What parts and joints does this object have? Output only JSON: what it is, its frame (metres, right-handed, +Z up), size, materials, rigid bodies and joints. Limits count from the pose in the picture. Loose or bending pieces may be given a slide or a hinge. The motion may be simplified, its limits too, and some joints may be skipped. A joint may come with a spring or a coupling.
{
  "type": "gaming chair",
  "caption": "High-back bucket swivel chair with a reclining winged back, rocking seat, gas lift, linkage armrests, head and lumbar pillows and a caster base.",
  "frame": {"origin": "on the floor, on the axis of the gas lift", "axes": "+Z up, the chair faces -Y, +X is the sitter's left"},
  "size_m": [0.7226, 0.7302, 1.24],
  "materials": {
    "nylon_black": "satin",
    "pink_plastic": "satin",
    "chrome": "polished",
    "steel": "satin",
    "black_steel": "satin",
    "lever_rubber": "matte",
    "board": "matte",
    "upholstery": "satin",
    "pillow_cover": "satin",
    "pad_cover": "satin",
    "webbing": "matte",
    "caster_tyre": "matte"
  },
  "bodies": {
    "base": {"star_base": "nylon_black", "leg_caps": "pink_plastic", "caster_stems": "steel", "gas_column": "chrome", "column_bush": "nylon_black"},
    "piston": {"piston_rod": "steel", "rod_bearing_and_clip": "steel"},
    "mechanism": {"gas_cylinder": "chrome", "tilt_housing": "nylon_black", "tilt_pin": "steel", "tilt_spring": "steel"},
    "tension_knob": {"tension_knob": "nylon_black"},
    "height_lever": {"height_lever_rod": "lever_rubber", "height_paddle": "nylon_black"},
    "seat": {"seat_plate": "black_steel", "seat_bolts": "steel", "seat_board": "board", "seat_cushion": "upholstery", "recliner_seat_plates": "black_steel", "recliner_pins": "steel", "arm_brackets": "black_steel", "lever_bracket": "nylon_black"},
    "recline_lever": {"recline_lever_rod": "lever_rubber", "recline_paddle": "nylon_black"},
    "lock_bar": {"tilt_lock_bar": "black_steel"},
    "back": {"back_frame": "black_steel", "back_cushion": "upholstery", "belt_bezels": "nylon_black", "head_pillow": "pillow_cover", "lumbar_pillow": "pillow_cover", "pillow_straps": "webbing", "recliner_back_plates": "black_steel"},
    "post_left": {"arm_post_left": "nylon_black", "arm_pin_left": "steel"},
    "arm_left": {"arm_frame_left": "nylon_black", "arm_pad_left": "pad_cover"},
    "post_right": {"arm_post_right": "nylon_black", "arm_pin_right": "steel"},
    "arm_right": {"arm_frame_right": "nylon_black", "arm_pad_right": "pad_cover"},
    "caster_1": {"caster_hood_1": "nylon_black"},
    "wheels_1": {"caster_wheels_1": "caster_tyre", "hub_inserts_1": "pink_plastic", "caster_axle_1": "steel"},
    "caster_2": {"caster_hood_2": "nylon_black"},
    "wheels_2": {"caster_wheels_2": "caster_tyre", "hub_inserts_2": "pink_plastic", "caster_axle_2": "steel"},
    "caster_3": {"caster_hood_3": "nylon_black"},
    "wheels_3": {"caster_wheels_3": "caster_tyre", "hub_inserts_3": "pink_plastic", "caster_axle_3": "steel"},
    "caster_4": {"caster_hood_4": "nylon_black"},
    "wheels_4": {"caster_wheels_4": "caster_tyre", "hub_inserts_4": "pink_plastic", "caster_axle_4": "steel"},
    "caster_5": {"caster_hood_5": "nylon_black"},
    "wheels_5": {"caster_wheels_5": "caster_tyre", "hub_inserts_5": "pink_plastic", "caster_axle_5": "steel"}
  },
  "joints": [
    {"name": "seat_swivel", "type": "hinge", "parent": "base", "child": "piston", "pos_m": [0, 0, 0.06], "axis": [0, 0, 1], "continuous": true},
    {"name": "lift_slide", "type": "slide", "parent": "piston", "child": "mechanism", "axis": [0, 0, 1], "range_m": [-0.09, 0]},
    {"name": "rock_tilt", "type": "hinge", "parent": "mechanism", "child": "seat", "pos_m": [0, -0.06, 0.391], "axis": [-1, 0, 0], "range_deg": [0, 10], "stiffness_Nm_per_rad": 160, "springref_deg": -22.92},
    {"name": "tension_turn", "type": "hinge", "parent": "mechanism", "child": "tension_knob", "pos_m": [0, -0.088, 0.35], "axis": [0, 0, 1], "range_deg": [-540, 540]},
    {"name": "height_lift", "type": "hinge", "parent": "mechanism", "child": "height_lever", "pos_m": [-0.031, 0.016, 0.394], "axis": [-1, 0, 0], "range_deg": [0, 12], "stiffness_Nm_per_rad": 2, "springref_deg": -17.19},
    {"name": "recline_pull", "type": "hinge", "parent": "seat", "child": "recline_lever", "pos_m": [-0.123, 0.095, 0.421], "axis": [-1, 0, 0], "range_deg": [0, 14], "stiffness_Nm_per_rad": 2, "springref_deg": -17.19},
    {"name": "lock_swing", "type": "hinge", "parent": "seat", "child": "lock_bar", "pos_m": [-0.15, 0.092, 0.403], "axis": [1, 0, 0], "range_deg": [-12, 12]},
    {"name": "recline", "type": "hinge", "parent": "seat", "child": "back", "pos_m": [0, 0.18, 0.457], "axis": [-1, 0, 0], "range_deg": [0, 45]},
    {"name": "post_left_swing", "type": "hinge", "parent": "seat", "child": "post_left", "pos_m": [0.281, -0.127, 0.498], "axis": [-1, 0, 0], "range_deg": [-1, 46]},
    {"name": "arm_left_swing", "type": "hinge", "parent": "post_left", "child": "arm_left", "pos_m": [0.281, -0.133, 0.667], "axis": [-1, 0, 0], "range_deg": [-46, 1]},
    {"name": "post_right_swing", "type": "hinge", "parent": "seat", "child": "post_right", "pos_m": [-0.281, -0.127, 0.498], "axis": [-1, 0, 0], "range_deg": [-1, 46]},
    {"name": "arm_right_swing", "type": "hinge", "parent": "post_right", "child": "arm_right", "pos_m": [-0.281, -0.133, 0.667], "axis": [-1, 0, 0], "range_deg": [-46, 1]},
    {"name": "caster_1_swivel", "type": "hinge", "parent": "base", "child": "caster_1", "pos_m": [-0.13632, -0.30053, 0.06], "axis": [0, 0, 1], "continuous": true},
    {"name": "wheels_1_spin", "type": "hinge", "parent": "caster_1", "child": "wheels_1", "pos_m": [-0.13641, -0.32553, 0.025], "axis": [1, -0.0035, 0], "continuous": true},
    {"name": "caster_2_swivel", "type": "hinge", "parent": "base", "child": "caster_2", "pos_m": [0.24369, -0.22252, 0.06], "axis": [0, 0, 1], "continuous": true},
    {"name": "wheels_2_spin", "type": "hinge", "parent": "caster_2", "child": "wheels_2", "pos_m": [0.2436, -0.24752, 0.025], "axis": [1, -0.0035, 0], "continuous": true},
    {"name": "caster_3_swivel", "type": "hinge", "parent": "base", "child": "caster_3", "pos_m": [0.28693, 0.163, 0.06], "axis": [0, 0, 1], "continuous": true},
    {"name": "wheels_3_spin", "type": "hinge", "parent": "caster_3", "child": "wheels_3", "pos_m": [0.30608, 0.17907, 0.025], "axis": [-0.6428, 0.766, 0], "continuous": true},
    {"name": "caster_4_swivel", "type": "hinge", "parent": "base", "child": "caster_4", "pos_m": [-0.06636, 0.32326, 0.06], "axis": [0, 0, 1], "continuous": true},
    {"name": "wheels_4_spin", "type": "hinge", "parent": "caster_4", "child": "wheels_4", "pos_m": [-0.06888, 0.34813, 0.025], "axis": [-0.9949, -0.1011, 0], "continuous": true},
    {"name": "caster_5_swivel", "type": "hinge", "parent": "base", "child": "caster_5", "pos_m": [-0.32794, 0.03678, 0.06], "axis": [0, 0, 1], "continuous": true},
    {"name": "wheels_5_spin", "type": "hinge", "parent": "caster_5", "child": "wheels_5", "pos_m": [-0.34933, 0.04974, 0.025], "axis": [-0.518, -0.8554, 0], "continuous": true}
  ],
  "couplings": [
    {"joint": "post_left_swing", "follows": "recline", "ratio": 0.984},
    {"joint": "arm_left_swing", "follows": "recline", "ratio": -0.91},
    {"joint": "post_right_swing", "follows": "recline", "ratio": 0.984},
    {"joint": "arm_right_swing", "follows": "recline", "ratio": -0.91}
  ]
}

- [Set task]:
Identify the lines above that contain the word "materials", then copy them.

- [Finished answer]:
What parts and joints does this object have? Output only JSON: what it is, its frame (metres, right-handed, +Z up), size, materials, rigid bodies and joints. Limits count from the pose in the picture. Loose or bending pieces may be given a slide or a hinge. The motion may be simplified, its limits too, and some joints may be skipped. A joint may come with a spring or a coupling.
  "materials": {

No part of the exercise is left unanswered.